To the mix, add a club with a fiercely proud, sons-of-dockers fan base and a reputation for hooliganism and racism.

Calvin’s book even kicks off with a stabbing, the bloody consequence of a Carling Cup fixture against hated rivals West Ham in 2009. As you might expect from a past SJA sports writing award winner, Calvin’s writing style is pacy and evocative and he has a father-confessor ability to persuade people to confide in him.

Manager Jackett comes across rather more three-dimensional than he does on passing post-match acquaintance and it is to his credit that he agreed to the project in the first place.

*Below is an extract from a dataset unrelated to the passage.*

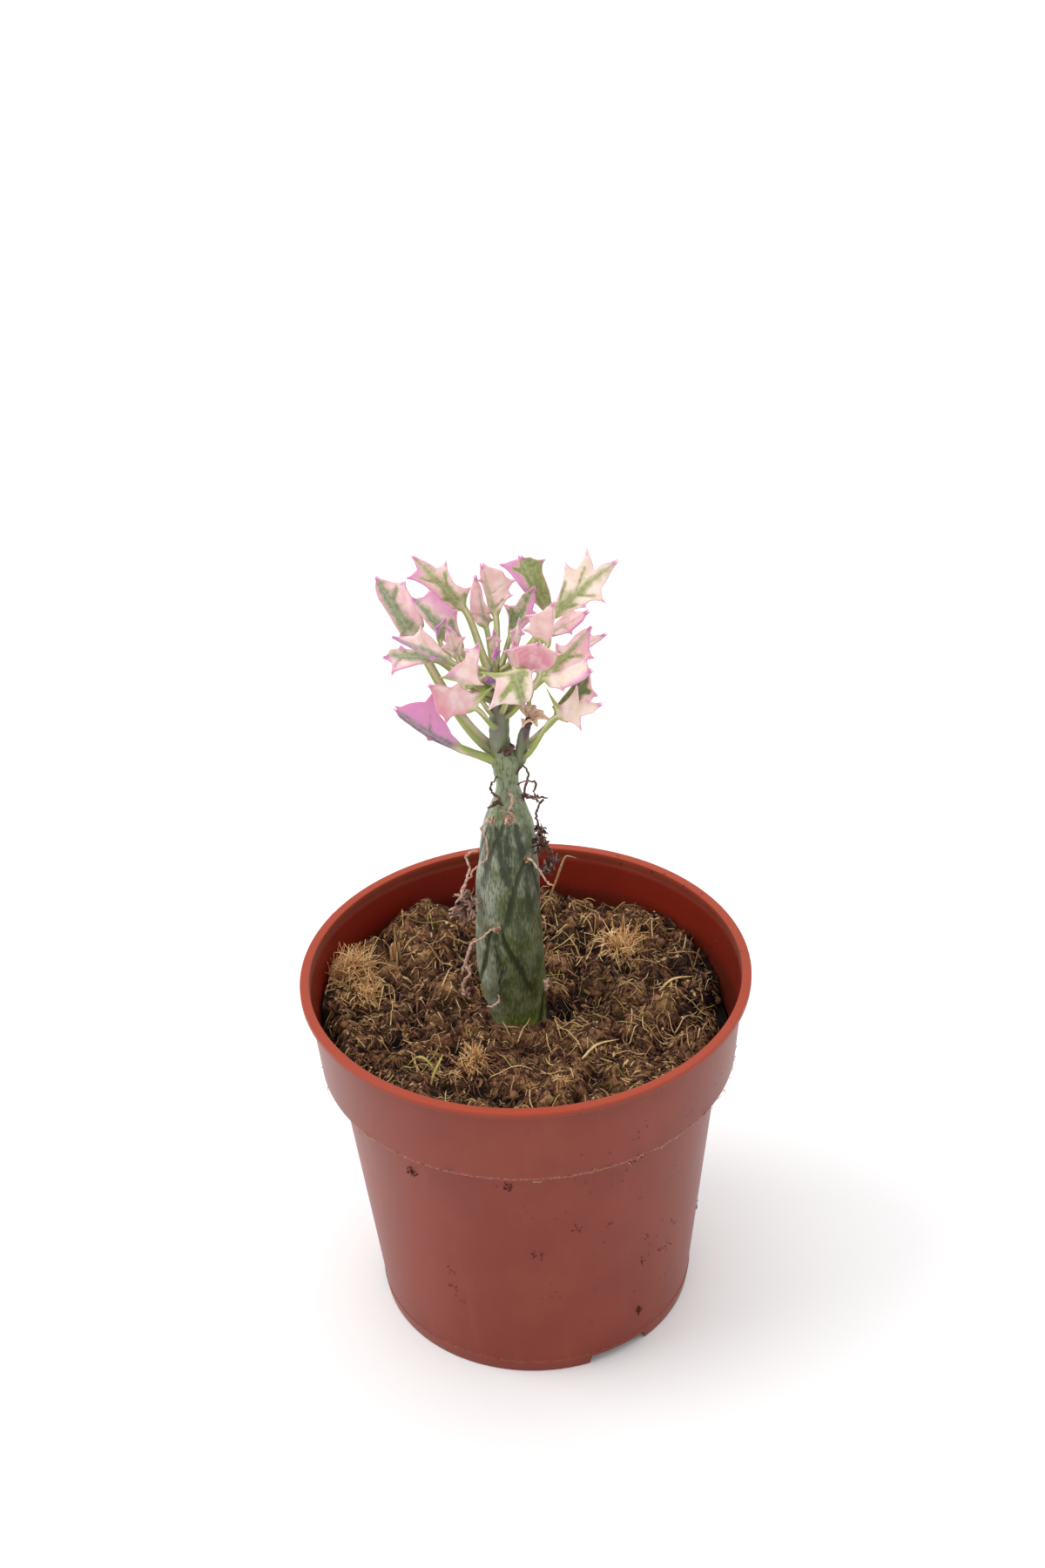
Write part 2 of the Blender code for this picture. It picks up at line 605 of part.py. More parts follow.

Steve Morison’s transformation from non-League ugly duckling is chronicled, together with the revelation that a friendly apology to a rival during a match led to the mother of all rollickings and an ultimatum to toughen up.

Calvin speaks to everyone, from boardroom down to the kids. The under-achievers, the lame of body and mind, the success stories – all against the backdrop of a season which was to end with promotion from League One at Wembley with play-off victory over Swindon. Calvin still winces with embarrassment at some of the pictures taken that day, after he ran from the dug-out and on to the pitch – told you he had terrific access – to hug his favourite players, by now his mates.

There is absolutely no requirement to be a Millwall fan to enjoy Family. After all, no one likes them and they don’t care.